At each hop, a router accepts frames, de-encapsulates them and then re-encapsulates those packets into newer frames, which are forwarded to a network segment. Think of encapsulation as placing a letter within an envelope. Your letter contains important information and in order to get to where it needs to be, it has a stamped address. These frames are similar in the sense that they have a header which controls information and addressing, a data portion that holds the IP and a trailer for error detection.

The error detection mentioned above is important because it helps with issues seen in both wireless and copper. CSMA (Carrier Sense Multiple Access) helps detect if media is carrying a signal and gives a “busy response” if it sees something is trying to transmit, before trying again. If a collision occurs, everything is dropped and needs to be resent.

CSMA has two primary methods of handling and resolving issues with transmission: CSMA/CD (Collision Detection) and CSMA/CA (Collision Avoidance).
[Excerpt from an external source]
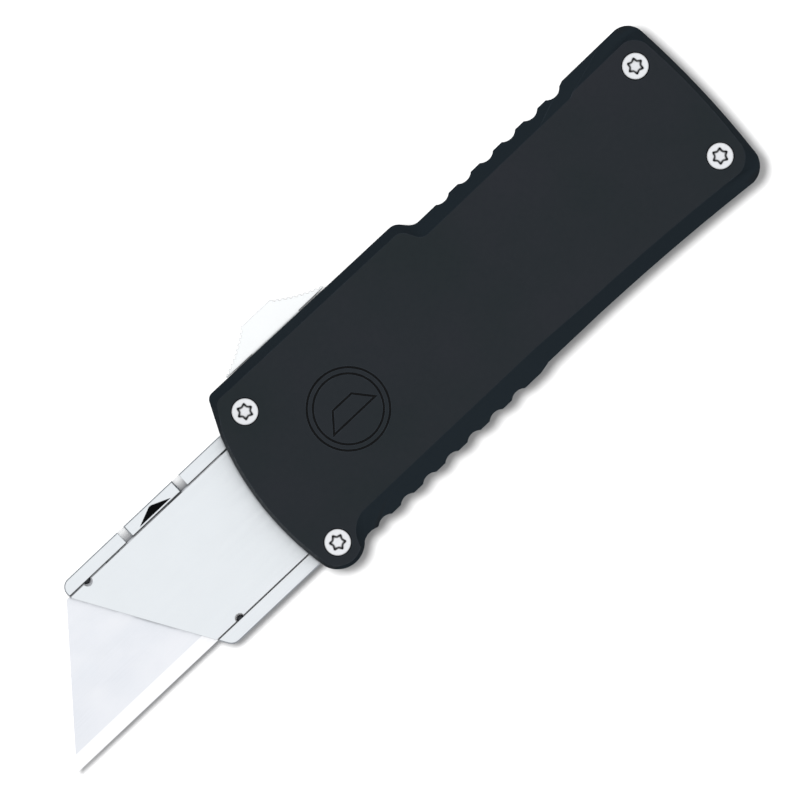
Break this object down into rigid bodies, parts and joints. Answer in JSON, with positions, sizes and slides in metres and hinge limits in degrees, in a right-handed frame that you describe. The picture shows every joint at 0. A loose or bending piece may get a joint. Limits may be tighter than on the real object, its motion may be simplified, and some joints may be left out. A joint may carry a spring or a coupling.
{
  "type": "utility knife",
  "caption": "Utility knife whose side thumb slide fires a blade carrier straight out of, and back into, a flat two-part casing.",
  "frame": {"origin": "under the middle of the knife with its blade out, level with the lowest point of the pocket clip", "axes": "+X from the blade's tip towards the tail of the casing, +Y towards the thumb slide, +Z out of the front face"},
  "size_m": [0.1294, 0.035, 0.0157],
  "materials": {
    "anodised_casing": "matte black anodised",
    "carrier_steel": "fine satin",
    "blade_steel": "ground, with a brighter ground edge",
    "slide_aluminium": "bead blasted, clear",
    "screw_steel": "plain bright",
    "black_steel": "matte black coated",
    "spring_steel": "drawn and oiled",
    "cage_steel": "as machined",
    "bumper_rubber": "matte"
  },
  "bodies": {
    "casing": {"casing_body": "anodised_casing", "front_cover": "anodised_casing", "cover_screws": "screw_steel", "cover_dowels": "screw_steel", "rear_bumper": "bumper_rubber", "pocket_clip": "black_steel", "clip_screws": "black_steel", "front_lock_spring": "spring_steel", "rear_lock_spring": "spring_steel", "lock_screws": "screw_steel"},
    "carrier": {"carrier_frame": "carrier_steel", "carrier_plate": "carrier_steel", "plate_screws": "screw_steel", "plate_pins": "black_steel", "utility_blade": "blade_steel", "release_spring": "spring_steel"},
    "button": {"release_button": "carrier_steel"},
    "thumb": {"thumb_slide": "slide_aluminium", "slider": "cage_steel", "thumb_slide_screws": "screw_steel", "main_spring": "spring_steel", "front_spring_hook": "cage_steel", "rear_spring_hook": "cage_steel"}
  },
  "joints": [
    {"name": "carrier_slide", "type": "slide", "parent": "casing", "child": "carrier", "axis": [1, 0, 0], "range_m": [0, 0.0461], "deforming": ["front_lock_spring", "rear_lock_spring"]},
    {"name": "thumb_slide_slide", "type": "slide", "parent": "casing", "child": "thumb", "axis": [1, 0, 0], "range_m": [0, 0.011]},
    {"name": "release_button_press", "type": "slide", "parent": "carrier", "child": "button", "axis": [0, 0, -1], "range_m": [0, 0.0008], "stiffness_N_per_m": 3500, "deforming": ["release_spring"]}
  ],
  "couplings": [
    {"joint": "thumb_slide_slide", "follows": "carrier_slide", "ratio": 0.23861}
  ]
}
Collision Detection (CSMA/CD), traditionally used by Ethernet, works by having end devices listen for signals before transmitting. If no signal is detected, transmission begins. If a collision occurs, or multiple systems attempt to transmit simultaneously, communication stops and the devices retry transmission later.

Collision Avoidance (CSMA/CA), commonly used in wireless, takes a different approach. Devices first check whether the medium is in use and, if clear, sends a request indicating intent to transmit. Once acknowledgment is received, data is sent.

Transport

Transmission Control Protocol (TCP) and User Datagram Protocol (UDP) function at the transport layer and are responsible for how applications communicate simultaneously with each other. The key distinction between the two protocols is that TCP is connection oriented and UDP is connectionless.

Each have given strengths and tradeoffs. TCP prioritizes reliability by handling sequencing, acknowledgements, and error checking, while UDP sacrifices those in exchange for lower overhead and faster transmission speeds, making it ideal for streaming and real-time communication.